* **COLLECTED MATERIAL**

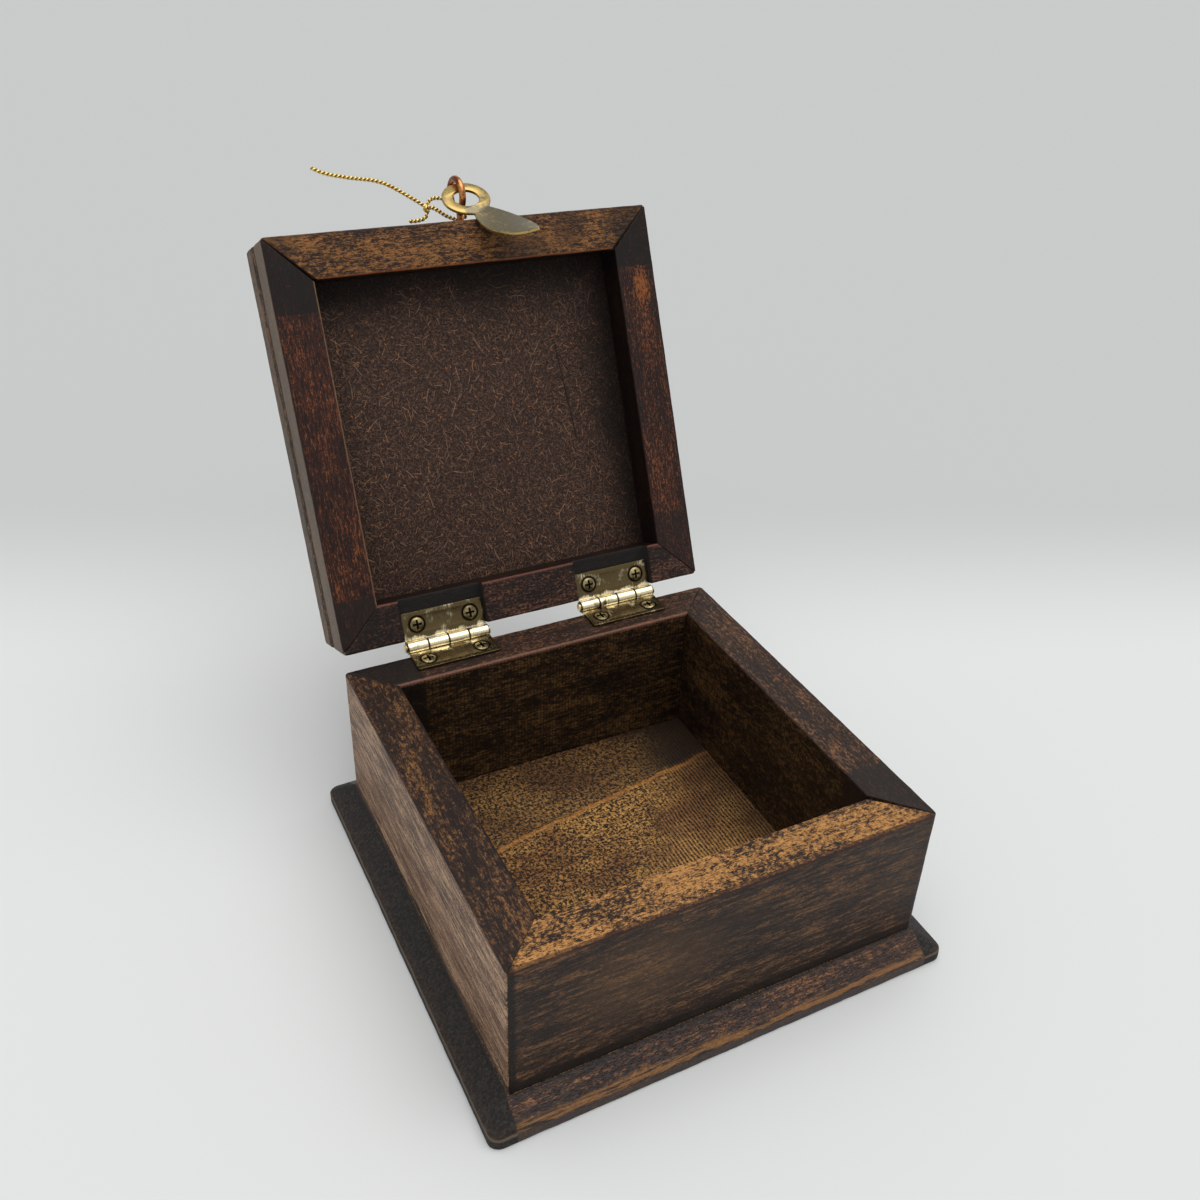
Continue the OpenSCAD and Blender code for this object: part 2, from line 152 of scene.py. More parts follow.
# %% [markdown]
# ## Making a mesh piece
# Each piece is made from lists of points and faces. The points also keep the place that they had
# on their own board or tube, in millimetres, as an attribute called "own". The finishes read it,
# so that grain runs along every board however the board is turned, and stays with a moving lid.

# %% Mesh helper
def mesh_piece(name, points, faces, body, own, placed=None):
    """A piece from points in millimetres. placed, if given, is the matrix that it is moved by."""
    mesh = bpy.data.meshes.new(name)
    matrix = placed or Matrix.Identity(4)
    mesh.from_pydata([matrix @ (Vector(p) * MM) for p in points], [], faces)
    mesh.validate()
    attribute = mesh.attributes.new("own", "FLOAT_VECTOR", "POINT")
    attribute.data.foreach_set("vector", np.array(own, np.float32).ravel())
    mesh.shade_smooth()
    piece = bpy.data.objects.new(name, mesh)
    bpy.context.scene.collection.objects.link(piece)
    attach(piece, body)
    return piece


def ring_faces(rings, sides, start=0):
    """Faces between rings of points that follow each other, and over the two end rings."""
    faces = []
    for ring in range(rings - 1):
        for side in range(sides):
            after = (side + 1) % sides
            a, b = start + ring * sides, start + (ring + 1) * sides
            faces.append((a + side, a + after, b + after, b + side))
    faces.append(tuple(start + side for side in reversed(range(sides))))
    faces.append(tuple(start + (rings - 1) * sides + side for side in range(sides)))
    return faces


print("mesh helpers ready")

# %% [markdown]
# ## The gold thread
# A short tail comes out of a small knot. From the knot the thread goes through the eye and round
# its neck, back to the knot, and out into the long tail. It is one length of two strands twisted
# together. The points below are the same that the solid model follows.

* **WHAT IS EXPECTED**
Which lines of the data above contain "scene"? Copy each one.

* **RIGHT ANSWER**
Continue the OpenSCAD and Blender code for this object: part 2, from line 152 of scene.py. More parts follow.
    bpy.context.scene.collection.objects.link(piece)